Google Search for CS schools -> Joel on Software -> other bloggers -> Paul
Graham -> Hacker News

They don't cover this stuff in Academia

------
ErrantX
Because people here generally seem interested in the same things as me.

Or more importantly: everyone here seems to go "oooh shiny" at the same things
as me :)

------
raintrees
I see technical news here frequently before I see it elsewhere, and the
comment discussions make the links much more valuable. Many are the times I
find myself following suggested links from the comments long after I've
digested the original article.

I start my day with bbc worldservice, then npr, then hn. Last I add a dash of
dvorak so I am up on my conspiracy theories :)

------
mmphosis
Enthusiasm. <http://www.youtube.com/watch?v=ubWq-27184U>

------
rigwit
I use HN to find the two things that most aggregate sites don't provide.
Thought provoking articles.
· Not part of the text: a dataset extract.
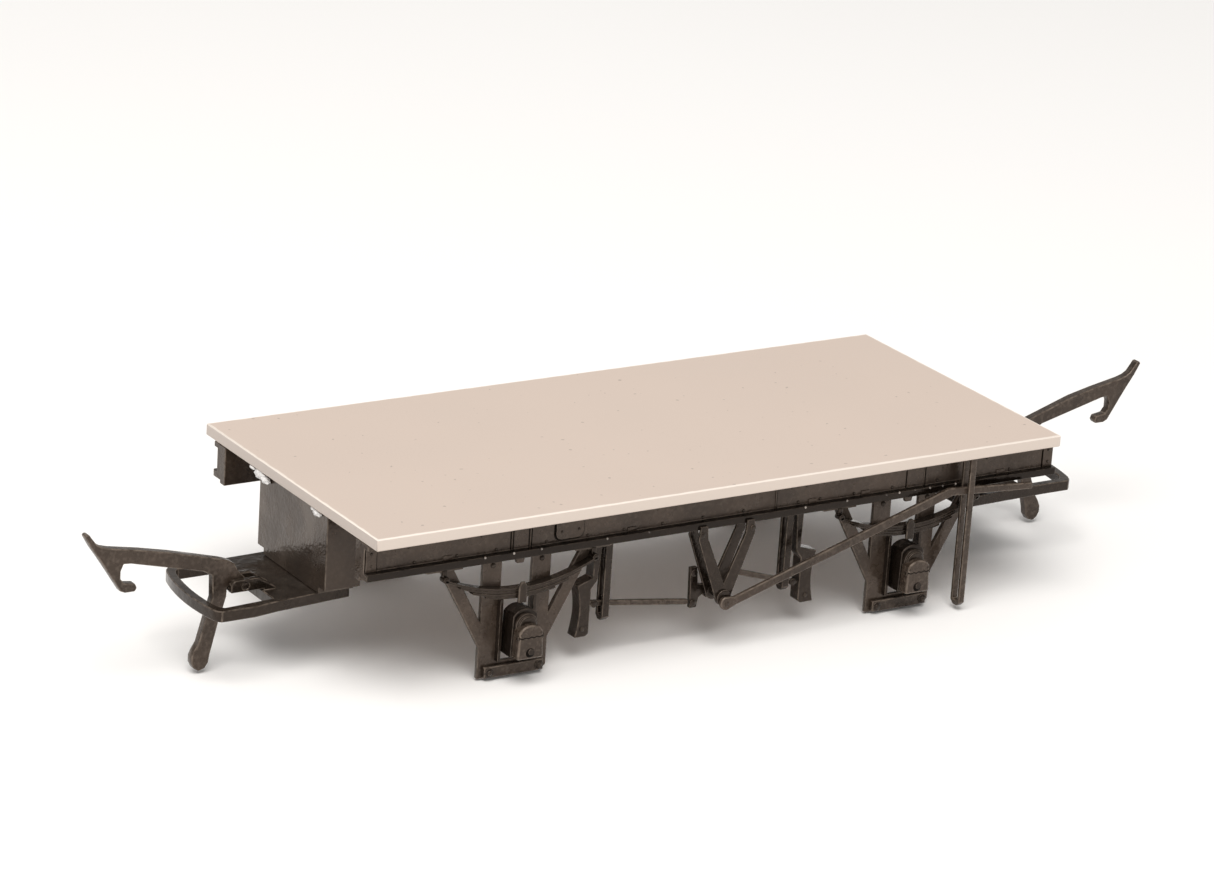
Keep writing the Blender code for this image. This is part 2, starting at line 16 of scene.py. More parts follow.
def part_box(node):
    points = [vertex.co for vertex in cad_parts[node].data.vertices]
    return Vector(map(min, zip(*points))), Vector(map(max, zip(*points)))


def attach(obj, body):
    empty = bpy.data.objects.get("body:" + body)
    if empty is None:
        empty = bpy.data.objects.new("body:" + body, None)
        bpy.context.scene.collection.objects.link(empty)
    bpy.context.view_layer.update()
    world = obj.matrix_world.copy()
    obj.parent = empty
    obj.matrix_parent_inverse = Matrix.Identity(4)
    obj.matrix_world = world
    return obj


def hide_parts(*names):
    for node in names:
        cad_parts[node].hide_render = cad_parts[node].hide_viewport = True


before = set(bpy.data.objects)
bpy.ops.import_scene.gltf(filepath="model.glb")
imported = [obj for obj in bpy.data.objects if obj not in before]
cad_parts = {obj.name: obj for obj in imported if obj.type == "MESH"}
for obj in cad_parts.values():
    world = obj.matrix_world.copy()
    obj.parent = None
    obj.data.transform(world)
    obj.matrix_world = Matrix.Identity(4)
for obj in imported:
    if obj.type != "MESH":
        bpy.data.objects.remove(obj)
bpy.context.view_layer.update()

bl_info = {
    "name": "Model flat car",
    "version": (1, 0, 0),
    "blender": (4, 5, 0),
    "location": "View3D > Sidebar > Flat car",
    "description": "Builds the finished surfaces of a model flat car around its packed parts",
    "category": "Object",
}

MM = 0.001
SIDES = (("near", 1), ("far", -1))
ENDS = ("left", "right")
AXLES = (-20.0, 20.0)
GUARD_FACE = 12.4               # how far out the axleguards' outer faces are
WEB_FACE = 13.25                # and the solebars' webs
FLANGE_LIP = 13.85              # and the lip of their lower flanges
WEB_FOOT = 11.75
WEB_HEAD = 13.8
SEAM_FOOT = 11.72
SEAM_HEAD = 13.75
LUMP_CEILING = 14.36            # just under the floor plate
SPRING_TOP = 8.2
LEAF_REACHES = (7.45, 5.9, 4.7, 3.4, 2.4, 1.6)
LEAF_PITCH = 0.24
LEAF_DEPTH = 0.205
LEAF_STEPS = 18
SPRING_REACH = 7.5
SPRING_CAMBER = 1.75
EYE_PLACE = 7.3
EYE_RISE = 1.62
KEEP_BOLT_PLACE = 2.45
KEEP_BOLT_HEIGHT = 0.62
BRAKE_PIVOT_HEIGHT = 4.6

HIGHLIT_EDGE_SLOT = 1                # material slot that the rounded edges get until they are marked for the painted edge highlight
HEAD_HIGHLIGHT = 0.35                 # how much painted highlight a rivet or bolt head gets
# Painted sheen: greyer colour painted on the floor plate's end faces.
END_FACE_SHEEN_COLOUR = (0.47, 0.42, 0.385)
DUST_COLOUR = (0.17, 0.145, 0.12)
LAMP_COLOUR = (1.0, 0.975, 0.945)
SURROUND_COLOUR = (1.0, 0.985, 0.965, 1.0)

# Looks of the one black plastic. Their colour levels make lit and shaded copies of it. The satin look is the
# lit copy, and the worn and block looks are a little darker. The gloss, deep and recess looks are painted
# shade, each darker than the last, for the lower, hidden and grooved parts. The rub level sets how strong the
# painted edge highlight is, and the block's clouds are painted reflection patches.
BLACK_LOOKS = {
    "black_satin": {"gloss": 1.0, "painted_light_level": 1.2},
    "black_gloss_shaded": {"gloss": 0.62, "painted_light_level": 0.45, "scuffs": 0.12, "shine": 0.34, "rub_and_highlight_level": 0.85},
    "black_worn_highlit": {"gloss": 1.0, "painted_light_level": 0.9, "scuffs": 0.42, "rub_and_highlight_level": 1.05},
    "black_block": {"gloss": 0.7, "painted_light_level": 0.85, "scuffs": 0.12, "painted_reflection_patches": 0.6, "rub_and_highlight_level": 0.75},
    "black_painted_shade": {"gloss": 0.55, "painted_light_level": 0.22, "scuffs": 0.06, "shine": 0.26, "rub_and_highlight_level": 0.4},
    "black_painted_recess_shade": {"gloss": 2.2, "painted_light_level": 0.14, "scuffs": 0.0, "shine": 0.1, "rub_and_highlight_level": 0.0},
}


# --- sizes and colours a user would change -------------------------------------------------

class DeckSettings(bpy.types.PropertyGroup):
    colour: FloatVectorProperty(
        name="Floor colour", description="Beige of the floor plate's plastic", subtype="COLOR",
        size=3, min=0.0, max=1.0, default=(0.598, 0.498, 0.432))
    # Painted light: this colour paints the pale highlight along the floor's top edges and lightens its side
    # faces.
    painted_edge_light_colour: FloatVectorProperty(
        name="Edge colour", description="Paler plastic along the floor's cut edges", subtype="COLOR",
        size=3, min=0.0, max=1.0, default=(0.80, 0.725, 0.655))
    # Width of the painted highlight round the floor's top edges.
    edge_width: FloatProperty(
        name="Pale edge width", description="Width of the pale line round the floor", unit="LENGTH",
        min=0.0, default=0.00024)
    roughness: FloatProperty(
        name="Floor roughness", description="How dull the floor plate is", min=0.0, max=1.0, default=0.55)


class PlasticSettings(bpy.types.PropertyGroup):
    colour: FloatVectorProperty(
        name="Black colour", description="Warm black of the moulded underframe", subtype="COLOR",
        size=3, min=0.0, max=1.0, default=(0.031, 0.0215, 0.0155))
    # Painted highlight: this pale colour is painted on rounded edges and rivet heads as highlights, and on
    # the block as painted reflection patches. The fine random scuffs use it too.
    rub_and_highlight_colour: FloatVectorProperty(
        name="Rubbed colour", description="Paler plastic on rubbed and moulded edges", subtype="COLOR",
        size=3, min=0.0, max=1.0, default=(0.125, 0.099, 0.079))
    roughness: FloatProperty(
        name="Black roughness", description="How dull the underframe's plastic is", min=0.0, max=1.0,
        default=0.27)
    edge: FloatProperty(
        name="Edge radius", description="Rounding of the moulded edges", unit="LENGTH",
        min=0.0, default=0.00007)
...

Thought provoking comments.

Whether it is before I read the article, after, or both; I read the comments
on HN. I rarely do that on <Insert Sitename>.

------
narag
I come here to learn what interesting people think and how. The links are also
very entertaining (too much) but I like most to read the comments.

------
Mankhool
I'm new to HN and coming to it straight through YC, it is what I expected -
all about startups. Please keep it that way.

------
teilo
To me, Hacker News is a more relevant and civilized place than Slashdot.
People are nicer here.

------
csomar
I use it to read stories and also to discuss with mind-like people and share
ideas.

------
drinian
To gain karma.

------
TweedHeads
HN is my newspaper, I read it everyday to be up-to-date in the tech world.

I like interesting news, but I don't care if:

\- gmail is down

\- somebody got shot at the apple store

\- the iphone burns my cheeks

\- yahoo will never recover

\- payperpost

\- propaganda

\- PR submarines

but above all, I hate FUD

------
sree_nair
No Junk (in bold). Useful/Interesting articles.